第15話

 政さんはどうやらボクに気づかなかったらしく、そのまま店内に入って行った。



 こんなところで会うなんて。



 心臓がどきんってなったのは、うち以外のところで、しかも偶然なんて形で会っちゃったから。



 政さんを目で追う。



 どうしようか。

 もしかしたら、今からうちに夕飯を取りに来る?



 そう思って連絡が来ているかスマホを見ようとして、スマホがないことに気づいた。



「コウさん、変な心配をさせてしまってすみませんでした。ボクもう行きますね」

「え?」



 コウさんとの話はもう終わったし、政さんを抜きにしてももう帰るつもりだった。

 ボクはコウさんに頭を下げた。



 政さん、こんなところで何を買うんだろう。



 くるりと向きを変えて、ボクは政さんを追いかけるように店内に入った。

 みのってボクを呼ぶ声が背中に聞こえた気がしたけど、聞こえなかったフリをした。




「こんばんは、政さん。こんなところで何を買うおつもりですか?」

「ぬぅおっ………」



 政さんが居たのはお酒コーナーだった。

 冷えた缶のお酒がズラズラ並ぶガラスの扉の前で、どれにしようか悩んでるように見えた。

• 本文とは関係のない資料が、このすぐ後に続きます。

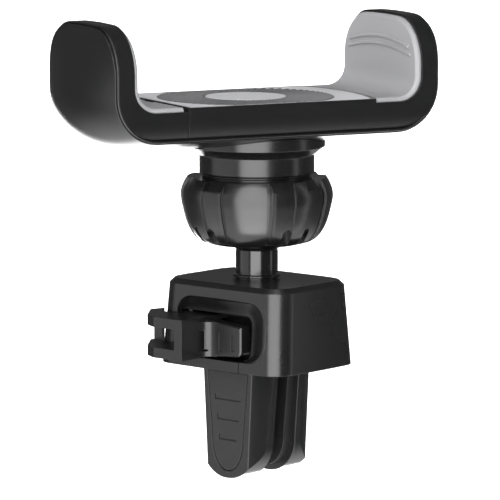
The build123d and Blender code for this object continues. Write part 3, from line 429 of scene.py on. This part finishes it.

 ボクはそっと、足音を忍ばせて背後から近づいて、政さんの耳元で小さく聞いた。

 政さんは変な悲鳴を上げて、文字通り飛び上がった。

 あまりの驚きように、ボクは笑った。



「こんなところで会うなんて、奇遇ですね」

「キっ…キミっ………びびびっ…びっくりするじゃないかっ………」

「すみません。でも、ちゃんと入り口のとこで声掛けたんですよ?」



 政さんは、政さんのお父さんである辰さんと同じ小児科の先生で、総合病院に勤務してる。

 仕事帰りのスーツ姿。

 政さんのスーツは、少し前に秋冬物のスーツに変わった。

 お腹がぽっこり出てるものの、背が高く、厚みがあってわりとちゃんと筋肉もついている政さんの身体は、じつは結構ボク好みだったりする。………お腹以外は。

 コウさんの身体も鍛えられててイイと思うけど、ボク的には政さんの勝ち。



 まあそれは単純に、背の高さが大いに含まれているんだけどね。



 ボクより高いか、ボクより低いか。

 政さんはボクより少し高くて、コウさんはボクより少し低い。



「そうだったか。まったく気づかなかった。すまぬ」

「それはいいんですけど………。政さんもしかしてお酒を買おうとしてます?」

「えっ…と、だな。これはその………」



 図星。



 政さんの視線が忙しい。

 右上を見たり左上を見たり、上を見たり下を見たり。



「政さん」

「………酒、だな」



 最近、飲む量を減らしていると聞いた。

 ボクが作る料理を気に入ってくれて、身体の調子が整ってきたとも。



 それなのに、お酒って。



「水筒にほうじ茶を入れてあげますから、お酒はやめましょう?」

「………」



 政さんは、少しの間ボクとお酒を交互に見て悩んでから、静かに小さく息を吐いた。



「キミには敵わん」



 どきん。



 政さんがボクに向けた優しい目に、心臓が大きく鼓動した。